In cosa è cambiata la narrativa, ora? Due variabili. La prima, Boeing appunto, stante 200 miliardi di dollari di esposizione bancaria e assicurativa che opera da sottostante a quel titolo. La seconda, l’Etf su Bitcoin. Ora, date un’occhiata a questi due grafici: se da un lato il de facto stallo della scorsa settimana nella valutazione del titolo vede oggi la comparazione dei trend fra Cisco della bolla tech del 1999-2000 e Nvidia al suo preoccupante picco, ecco che il proxy dei proxies è rappresentato dal titolo di Microstrategy, da sempre azienda accumulatrice di Bitcoin come reale fonte di investimento alternativo. Non a caso, JP Morgan in tempi non sospetta acquistava titoli di Microstrategy per detenere Bitcoin senza acquistare direttamente criptovaluta. Quindi, un termometro di appetiti reali o meramente speculativi.
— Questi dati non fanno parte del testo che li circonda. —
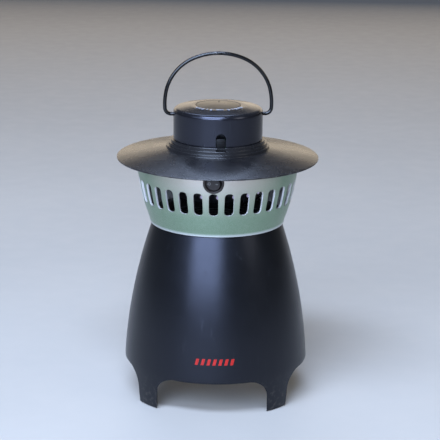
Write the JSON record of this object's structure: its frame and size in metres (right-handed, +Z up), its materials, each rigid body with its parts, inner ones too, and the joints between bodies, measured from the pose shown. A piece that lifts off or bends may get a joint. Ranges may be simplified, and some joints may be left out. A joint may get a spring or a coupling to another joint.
{
  "type": "electric insect trap",
  "caption": "Bell-shaped outdoor insect trap on legs, with a slotted intake collar, wide rain hat, twist lid and wire bail, and a fan, lamps and catch basket inside.",
  "frame": {"origin": "on the ground, at the middle of the trap's footprint, under its axis", "axes": "+Z up along the trap's axis; -Y is the front, where the switch is; +X is the user's right"},
  "size_m": [0.228, 0.228, 0.3948],
  "materials": {
    "housing_black": "satin",
    "hat_black": "satin",
    "cap_black": "satin",
    "lid_black": "gloss",
    "collar_paint": "satin",
    "inner_black": "matte",
    "basket_plastic": "satin",
    "mesh_fabric": "matte",
    "rubber": "matte",
    "bail_enamel": "gloss",
    "steel": "satin",
    "switch_plastic": "satin",
    "circuit_board": "satin",
    "lamp_lens": "clear",
    "nylon": "satin",
    "cartridge": "satin",
    "lead_sheath": "satin"
  },
  "bodies": {
    "housing": {"lower_housing": "housing_black", "foot_pads": "rubber", "outlet_grille": "inner_black", "grille_screws": "steel"},
    "head": {"slotted_collar": "collar_paint", "fan_duct": "inner_black", "duct_screws": "steel", "fan_guard": "inner_black", "fan_motor": "steel", "lamp_housing": "inner_black", "lamp_cover": "inner_black", "lamp_screws": "steel", "led_board": "circuit_board", "uv_leds": "lamp_lens", "switch_body": "switch_plastic", "inlet_jack": "inner_black", "jack_nut": "steel", "rain_hat": "hat_black", "hat_screws": "steel", "latch_pin": "steel", "driver_board": "circuit_board", "cap_shell": "cap_black", "handle_bushes": "nylon", "cartridge_cup": "inner_black", "scent_cartridge": "cartridge", "lid_seal": "rubber", "inlet_lead": "lead_sheath", "switch_lead": "lead_sheath", "lamp_lead": "lead_sheath", "fan_lead": "lead_sheath"},
    "handle": {"bail_handle": "bail_enamel"},
    "lid": {"scent_lid": "lid_black"},
    "rocker": {"switch_rocker": "switch_plastic"},
    "latch": {"latch_tongue": "cap_black"},
    "fan": {"fan_impeller": "inner_black", "motor_shaft": "steel"},
    "basket": {"basket_ring": "basket_plastic", "basket_base": "basket_plastic", "basket_frame": "basket_plastic", "basket_mesh": "mesh_fabric"}
  },
  "joints": [
    {"name": "head_lift", "type": "slide", "parent": "housing", "child": "head", "axis": [0, 0, 1], "range_m": [0, 0.16]},
    {"name": "handle_swing", "type": "hinge", "parent": "head", "child": "handle", "pos_m": [0, 0, 0.3242], "axis": [0.9936, 0.1132, 0], "range_deg": [-110, 110]},
    {"name": "lid_twist", "type": "hinge", "parent": "head", "child": "lid", "pos_m": [0, 0, 0.3323], "axis": [0, 0, 1], "range_deg": [0, 40]},
    {"name": "switch_rock", "type": "hinge", "parent": "head", "child": "rocker", "pos_m": [0, -0.08849, 0.26596], "axis": [0, -0.0945, 0.9955], "range_deg": [0, 18]},
    {"name": "latch_press", "type": "hinge", "parent": "head", "child": "latch", "pos_m": [0.00547, -0.04799, 0.29428], "axis": [0.9936, 0.1132, 0], "range_deg": [-6, 0], "stiffness_Nm_per_rad": 0.2},
    {"name": "fan_spin", "type": "hinge", "parent": "head", "child": "fan", "pos_m": [0, 0, 0.185], "axis": [0, 0, 1], "continuous": true},
    {"name": "basket_twist", "type": "hinge", "parent": "head", "child": "basket", "pos_m": [0, 0, 0.16], "axis": [0, 0, 1], "range_deg": [0, 40]}
  ]
}
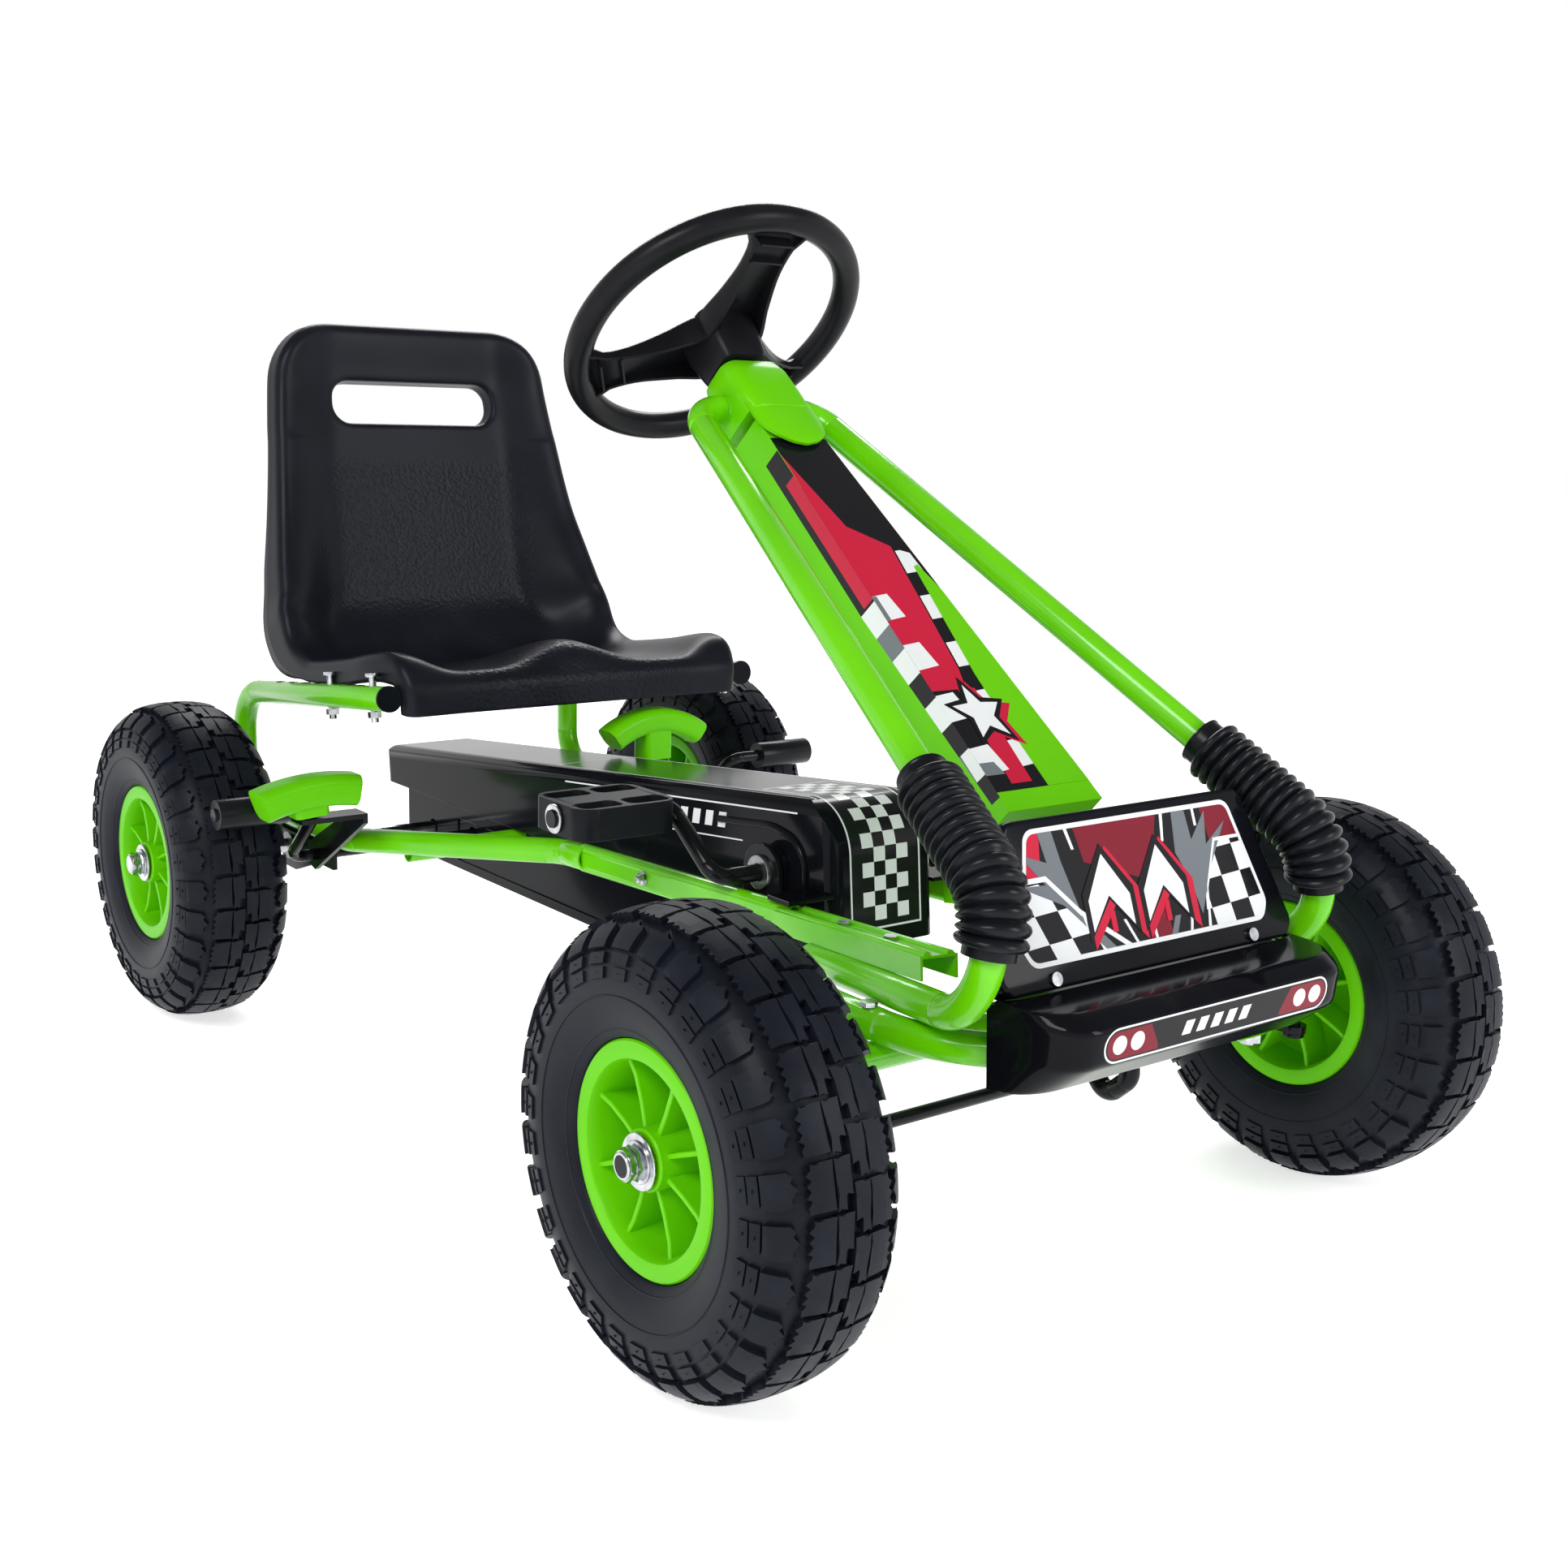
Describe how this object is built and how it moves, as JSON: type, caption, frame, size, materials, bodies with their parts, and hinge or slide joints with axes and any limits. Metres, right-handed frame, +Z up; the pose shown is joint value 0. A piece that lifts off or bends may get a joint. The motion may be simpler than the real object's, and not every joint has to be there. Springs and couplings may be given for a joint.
{
  "type": "pedal go kart",
  "caption": "Child's pedal go kart: lime tube frame, pneumatic tyres, bucket seat, chain drive, rod steering and hand brake.",
  "frame": {"origin": "on the ground, midway between the axles and the wheels", "axes": "+X forward, +Y to the driver's left, +Z up"},
  "size_m": [1.021, 0.626, 0.6568],
  "materials": {
    "green_paint": "gloss powder coat",
    "green_plastic": "gloss moulding",
    "tyre": "block tread",
    "rubber": "smooth rubber",
    "gloss_black": "gloss moulding",
    "matt_black": "fine grain",
    "black_paint": "gloss paint",
    "plated_steel": "bright zinc",
    "plain_steel": "oiled steel"
  },
  "bodies": {
    "root": {"main_tube_right": "green_paint", "main_tube_left": "green_paint", "front_tube_right": "green_paint", "front_tube_left": "green_paint", "head_tube": "green_paint", "column_cover": "green_plastic", "column_cap": "green_plastic", "hoop_tube": "green_paint", "front_axle_beam": "green_paint", "cross_tube": "green_paint", "kingpins": "plated_steel", "frame_bolts": "plated_steel", "bushes": "plain_steel", "bellows_right": "rubber", "bellows_left": "rubber", "front_panel": "gloss_black", "bumper": "gloss_black", "panel_screws": "plated_steel", "chain_guard_upper": "gloss_black", "chain_guard_lower": "gloss_black", "chain": "plain_steel", "seat": "matt_black", "seat_bolts": "plated_steel", "rail_caps": "gloss_black", "rear_brackets": "black_paint", "crank_brackets": "black_paint"},
    "steering": {"steering_wheel": "gloss_black", "steering_shaft": "black_paint"},
    "knuckle_right": {"spindle_right": "black_paint", "front_nut_right": "plated_steel"},
    "knuckle_left": {"spindle_left": "black_paint", "front_nut_left": "plated_steel"},
    "tie_rod_right": {"tie_rod_right": "black_paint"},
    "tie_rod_left": {"tie_rod_left": "black_paint"},
    "wheel_front_right": {"tyre_front_right": "tyre", "inner_tube_front_right": "rubber", "rim_front_right": "green_plastic"},
    "wheel_front_left": {"tyre_front_left": "tyre", "inner_tube_front_left": "rubber", "rim_front_left": "green_plastic"},
    "rear_drive": {"rear_axle": "plated_steel", "rear_sprocket": "plain_steel", "rear_axle_nuts": "plated_steel", "tyre_rear_left": "tyre", "inner_tube_rear_left": "rubber", "rim_rear_left": "green_plastic"},
    "wheel_rear_right": {"tyre_rear_right": "tyre", "inner_tube_rear_right": "rubber", "rim_rear_right": "green_plastic"},
    "crank": {"crank_rod": "black_paint", "crank_sprocket": "plain_steel", "crank_washers": "plated_steel"},
    "pedal_right": {"pedal_right": "matt_black"},
    "pedal_left": {"pedal_left": "matt_black"},
    "brake": {"brake_bar": "black_paint", "brake_grip": "green_plastic", "brake_sleeves": "rubber"},
    "gear_lever": {"gear_post": "black_paint", "gear_grip": "green_plastic"}
  },
  "joints": [
    {"name": "steering", "type": "hinge", "parent": "root", "child": "steering", "pos_m": [0.0046, 0, 0.5753], "axis": [-0.6807, 0, 0.7325], "range_deg": [-28, 28]},
    {"name": "knuckle_right_turn", "type": "hinge", "parent": "root", "child": "knuckle_right", "pos_m": [0.378, -0.195, 0.1325], "axis": [0, 0, 1], "range_deg": [-22, 22]},
    {"name": "knuckle_left_turn", "type": "hinge", "parent": "root", "child": "knuckle_left", "pos_m": [0.378, 0.195, 0.1325], "axis": [0, 0, 1], "range_deg": [-22, 22]},
    {"name": "tie_rod_right_turn", "type": "hinge", "parent": "knuckle_right", "child": "tie_rod_right", "pos_m": [0.414, -0.195, 0.124], "axis": [0, 0, 1], "range_deg": [-22, 22]},
    {"name": "tie_rod_left_turn", "type": "hinge", "parent": "knuckle_left", "child": "tie_rod_left", "pos_m": [0.414, 0.195, 0.124], "axis": [0, 0, 1], "range_deg": [-22, 22]},
    {"name": "wheel_front_right_spin", "type": "hinge", "parent": "knuckle_right", "child": "wheel_front_right", "pos_m": [0.378, -0.265, 0.1325], "axis": [0, 1, 0], "continuous": true},
    {"name": "wheel_front_left_spin", "type": "hinge", "parent": "knuckle_left", "child": "wheel_front_left", "pos_m": [0.378, 0.265, 0.1325], "axis": [0, 1, 0], "continuous": true},
    {"name": "rear_axle_spin", "type": "hinge", "parent": "root", "child": "rear_drive", "pos_m": [-0.378, 0, 0.1325], "axis": [0, 1, 0], "continuous": true},
    {"name": "wheel_rear_right_spin", "type": "hinge", "parent": "rear_drive", "child": "wheel_rear_right", "pos_m": [-0.378, -0.265, 0.1325], "axis": [0, 1, 0], "continuous": true},
    {"name": "crank_spin", "type": "hinge", "parent": "root", "child": "crank", "pos_m": [0.152, 0, 0.207], "axis": [0, 1, 0], "continuous": true},
    {"name": "pedal_right_spin", "type": "hinge", "parent": "crank", "child": "pedal_right", "pos_m": [0.09537, -0.146, 0.24815], "axis": [0, 1, 0], "continuous": true},
    {"name": "pedal_left_spin", "type": "hinge", "parent": "crank", "child": "pedal_left", "pos_m": [0.20863, 0.146, 0.16586], "axis": [0, 1, 0], "continuous": true},
    {"name": "brake_pull", "type": "hinge", "parent": "root", "child": "brake", "pos_m": [-0.305, 0, 0.14], "axis": [0, -1, 0], "range_deg": [0, 14]},
    {"name": "gear_lever_pull", "type": "hinge", "parent": "root", "child": "gear_lever", "pos_m": [-0.215, 0.08, 0.178], "axis": [0, -1, 0], "range_deg": [0, 16]}
  ],
  "couplings": [
    {"joint": "knuckle_right_turn", "follows": "steering", "ratio": 0.77778},
    {"joint": "knuckle_left_turn", "follows": "steering", "ratio": 0.77778},
    {"joint": "tie_rod_right_turn", "follows": "steering", "ratio": -0.77778},
    {"joint": "tie_rod_left_turn", "follows": "steering", "ratio": -0.77778},
    {"joint": "crank_spin", "follows": "rear_axle_spin", "ratio": 0.45}
  ]
}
Il 14 marzo, il volume di scambio di Microstrategy è stato superiore a quello di Amazon. Circa 8 miliardi di dollari. Nella sua interezza, quello che viene già definito equitized BTC complex viaggia su volumi quotidiani di 20 miliardi di dollari. Ora date un’occhiata all’ultimo grafico: l’Etf sull’oro segna solo outflows, quello su Bitcoin inflows record contemporanei. Ma il prezzo all’oncia resta sui massimi.

Ovvero, le Banche centrali comprano oro fisico per tesaurizzare l’aspettativa di crisi reale, quella che negano ufficialmente. Gli altri componenti del mercato spostano il delta. Anzi, lo hanno già spostato. Ma è delta o detonatore?